* What the task asks: Every line below must be reproduced exactly. Copy them all.

[3D code data]

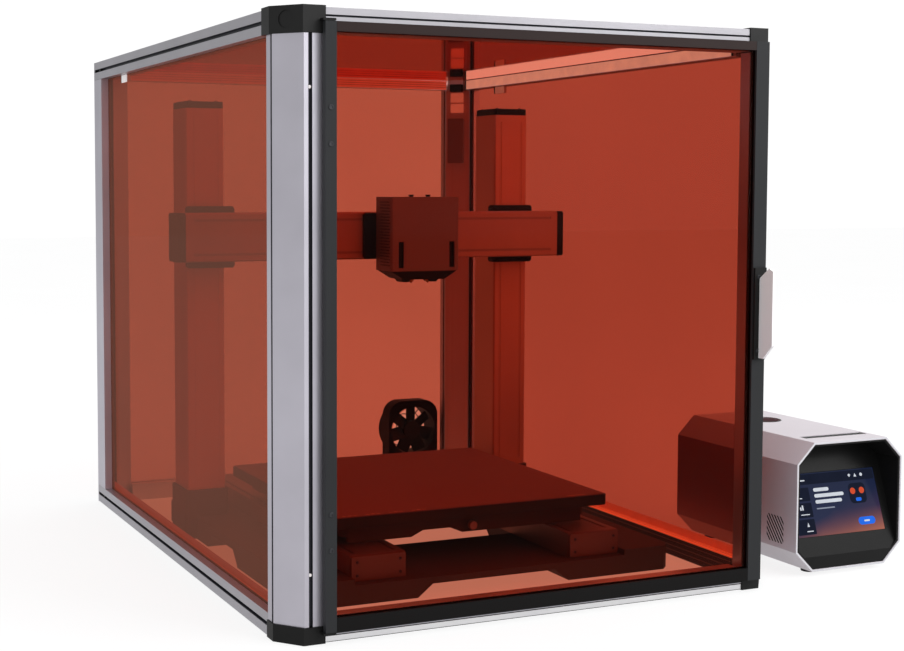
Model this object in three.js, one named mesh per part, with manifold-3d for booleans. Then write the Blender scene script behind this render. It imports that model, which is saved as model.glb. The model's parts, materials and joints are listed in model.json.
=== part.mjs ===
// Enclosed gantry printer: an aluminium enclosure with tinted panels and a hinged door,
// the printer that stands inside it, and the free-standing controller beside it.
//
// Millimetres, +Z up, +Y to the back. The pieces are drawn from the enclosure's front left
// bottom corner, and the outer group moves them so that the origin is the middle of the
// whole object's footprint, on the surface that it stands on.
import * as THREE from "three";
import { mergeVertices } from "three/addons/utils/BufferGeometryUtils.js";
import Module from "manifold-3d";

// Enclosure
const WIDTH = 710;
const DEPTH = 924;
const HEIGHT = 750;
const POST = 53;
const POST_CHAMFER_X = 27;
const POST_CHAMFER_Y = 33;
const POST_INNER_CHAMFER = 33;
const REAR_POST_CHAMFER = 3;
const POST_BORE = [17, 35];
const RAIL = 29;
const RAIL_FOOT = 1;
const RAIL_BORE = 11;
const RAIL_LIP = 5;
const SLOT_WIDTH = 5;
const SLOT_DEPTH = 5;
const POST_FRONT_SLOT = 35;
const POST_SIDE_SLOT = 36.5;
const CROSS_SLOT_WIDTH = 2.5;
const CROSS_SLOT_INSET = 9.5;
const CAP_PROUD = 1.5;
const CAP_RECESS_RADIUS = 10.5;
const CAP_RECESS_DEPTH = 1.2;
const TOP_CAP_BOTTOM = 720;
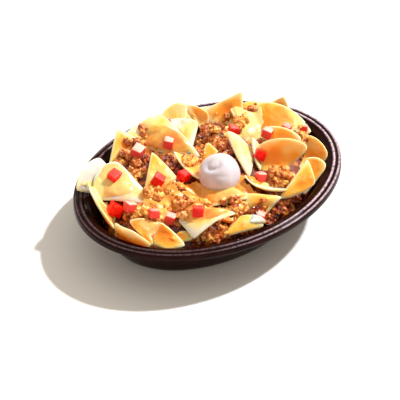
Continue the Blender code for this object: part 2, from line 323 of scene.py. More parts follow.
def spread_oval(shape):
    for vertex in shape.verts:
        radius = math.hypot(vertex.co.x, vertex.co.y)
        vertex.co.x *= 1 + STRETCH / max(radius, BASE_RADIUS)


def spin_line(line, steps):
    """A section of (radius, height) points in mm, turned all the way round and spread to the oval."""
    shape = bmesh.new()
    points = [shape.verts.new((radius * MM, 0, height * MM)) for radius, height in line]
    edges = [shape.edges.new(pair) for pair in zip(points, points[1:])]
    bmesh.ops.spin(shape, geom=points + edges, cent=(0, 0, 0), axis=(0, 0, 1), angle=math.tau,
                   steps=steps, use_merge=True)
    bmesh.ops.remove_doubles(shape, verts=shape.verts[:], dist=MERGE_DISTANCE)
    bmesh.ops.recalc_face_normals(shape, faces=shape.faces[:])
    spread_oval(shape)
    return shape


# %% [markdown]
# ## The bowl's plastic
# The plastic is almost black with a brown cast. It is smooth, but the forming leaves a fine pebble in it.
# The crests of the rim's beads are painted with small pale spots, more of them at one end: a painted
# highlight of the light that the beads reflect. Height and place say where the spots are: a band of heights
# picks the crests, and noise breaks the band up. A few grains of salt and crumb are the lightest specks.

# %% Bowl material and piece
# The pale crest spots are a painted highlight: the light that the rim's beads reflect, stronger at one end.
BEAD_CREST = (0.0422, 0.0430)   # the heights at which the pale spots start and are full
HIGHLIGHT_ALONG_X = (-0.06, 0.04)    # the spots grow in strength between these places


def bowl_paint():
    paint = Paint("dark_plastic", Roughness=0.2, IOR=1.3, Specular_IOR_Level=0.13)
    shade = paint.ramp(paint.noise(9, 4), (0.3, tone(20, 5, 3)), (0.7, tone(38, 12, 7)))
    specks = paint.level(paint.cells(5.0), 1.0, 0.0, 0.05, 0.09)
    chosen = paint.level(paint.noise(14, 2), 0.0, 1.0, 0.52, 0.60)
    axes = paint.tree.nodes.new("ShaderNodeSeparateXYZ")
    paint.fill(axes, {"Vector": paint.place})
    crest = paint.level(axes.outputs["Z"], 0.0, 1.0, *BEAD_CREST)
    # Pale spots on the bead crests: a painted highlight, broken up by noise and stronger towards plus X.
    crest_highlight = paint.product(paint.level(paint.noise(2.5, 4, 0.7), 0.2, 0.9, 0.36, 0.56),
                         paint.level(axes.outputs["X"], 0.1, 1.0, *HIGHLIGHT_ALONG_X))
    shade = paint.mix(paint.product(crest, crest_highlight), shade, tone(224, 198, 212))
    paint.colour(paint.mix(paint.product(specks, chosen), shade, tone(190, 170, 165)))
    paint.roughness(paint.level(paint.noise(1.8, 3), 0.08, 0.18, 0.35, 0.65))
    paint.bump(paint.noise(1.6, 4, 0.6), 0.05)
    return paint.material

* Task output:
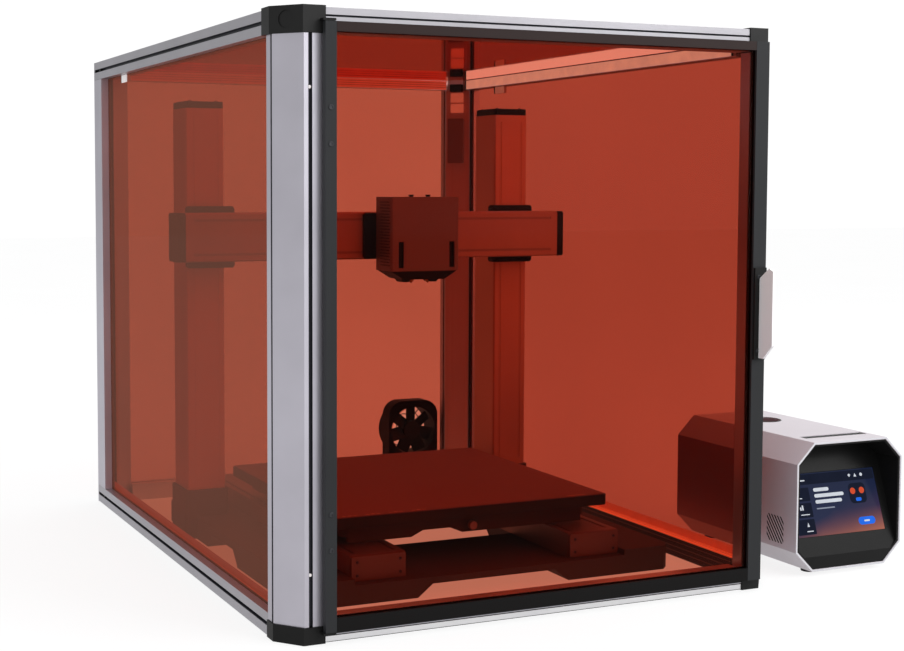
Model this object in three.js, one named mesh per part, with manifold-3d for booleans. Then write the Blender scene script behind this render. It imports that model, which is saved as model.glb. The model's parts, materials and joints are listed in model.json.
=== part.mjs ===
// Enclosed gantry printer: an aluminium enclosure with tinted panels and a hinged door,
// the printer that stands inside it, and the free-standing controller beside it.
//
// Millimetres, +Z up, +Y to the back. The pieces are drawn from the enclosure's front left
// bottom corner, and the outer group moves them so that the origin is the middle of the
// whole object's footprint, on the surface that it stands on.
import * as THREE from "three";
import { mergeVertices } from "three/addons/utils/BufferGeometryUtils.js";
import Module from "manifold-3d";

// Enclosure
const WIDTH = 710;
const DEPTH = 924;
const HEIGHT = 750;
const POST = 53;
const POST_CHAMFER_X = 27;
const POST_CHAMFER_Y = 33;
const POST_INNER_CHAMFER = 33;
const REAR_POST_CHAMFER = 3;
const POST_BORE = [17, 35];
const RAIL = 29;
const RAIL_FOOT = 1;
const RAIL_BORE = 11;
const RAIL_LIP = 5;
const SLOT_WIDTH = 5;
const SLOT_DEPTH = 5;
const POST_FRONT_SLOT = 35;
const POST_SIDE_SLOT = 36.5;
const CROSS_SLOT_WIDTH = 2.5;
const CROSS_SLOT_INSET = 9.5;
const CAP_PROUD = 1.5;
const CAP_RECESS_RADIUS = 10.5;
const CAP_RECESS_DEPTH = 1.2;
const TOP_CAP_BOTTOM = 720;
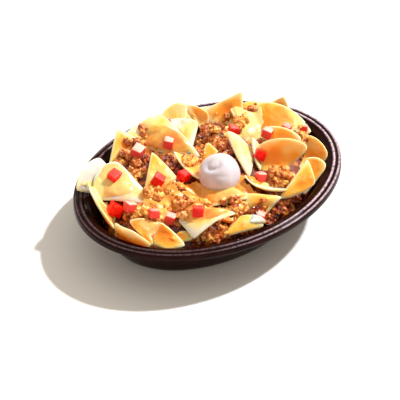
Continue the Blender code for this object: part 2, from line 323 of scene.py. More parts follow.
def spread_oval(shape):
    for vertex in shape.verts:
        radius = math.hypot(vertex.co.x, vertex.co.y)
        vertex.co.x *= 1 + STRETCH / max(radius, BASE_RADIUS)


def spin_line(line, steps):
    """A section of (radius, height) points in mm, turned all the way round and spread to the oval."""
    shape = bmesh.new()
    points = [shape.verts.new((radius * MM, 0, height * MM)) for radius, height in line]
    edges = [shape.edges.new(pair) for pair in zip(points, points[1:])]
    bmesh.ops.spin(shape, geom=points + edges, cent=(0, 0, 0), axis=(0, 0, 1), angle=math.tau,
                   steps=steps, use_merge=True)
    bmesh.ops.remove_doubles(shape, verts=shape.verts[:], dist=MERGE_DISTANCE)
    bmesh.ops.recalc_face_normals(shape, faces=shape.faces[:])
    spread_oval(shape)
    return shape


# %% [markdown]
# ## The bowl's plastic
# The plastic is almost black with a brown cast. It is smooth, but the forming leaves a fine pebble in it.
# The crests of the rim's beads are painted with small pale spots, more of them at one end: a painted
# highlight of the light that the beads reflect. Height and place say where the spots are: a band of heights
# picks the crests, and noise breaks the band up. A few grains of salt and crumb are the lightest specks.

# %% Bowl material and piece
# The pale crest spots are a painted highlight: the light that the rim's beads reflect, stronger at one end.
BEAD_CREST = (0.0422, 0.0430)   # the heights at which the pale spots start and are full
HIGHLIGHT_ALONG_X = (-0.06, 0.04)    # the spots grow in strength between these places


def bowl_paint():
    paint = Paint("dark_plastic", Roughness=0.2, IOR=1.3, Specular_IOR_Level=0.13)
    shade = paint.ramp(paint.noise(9, 4), (0.3, tone(20, 5, 3)), (0.7, tone(38, 12, 7)))
    specks = paint.level(paint.cells(5.0), 1.0, 0.0, 0.05, 0.09)
    chosen = paint.level(paint.noise(14, 2), 0.0, 1.0, 0.52, 0.60)
    axes = paint.tree.nodes.new("ShaderNodeSeparateXYZ")
    paint.fill(axes, {"Vector": paint.place})
    crest = paint.level(axes.outputs["Z"], 0.0, 1.0, *BEAD_CREST)
    # Pale spots on the bead crests: a painted highlight, broken up by noise and stronger towards plus X.
    crest_highlight = paint.product(paint.level(paint.noise(2.5, 4, 0.7), 0.2, 0.9, 0.36, 0.56),
                         paint.level(axes.outputs["X"], 0.1, 1.0, *HIGHLIGHT_ALONG_X))
    shade = paint.mix(paint.product(crest, crest_highlight), shade, tone(224, 198, 212))
    paint.colour(paint.mix(paint.product(specks, chosen), shade, tone(190, 170, 165)))
    paint.roughness(paint.level(paint.noise(1.8, 3), 0.08, 0.18, 0.35, 0.65))
    paint.bump(paint.noise(1.6, 4, 0.6), 0.05)
    return paint.material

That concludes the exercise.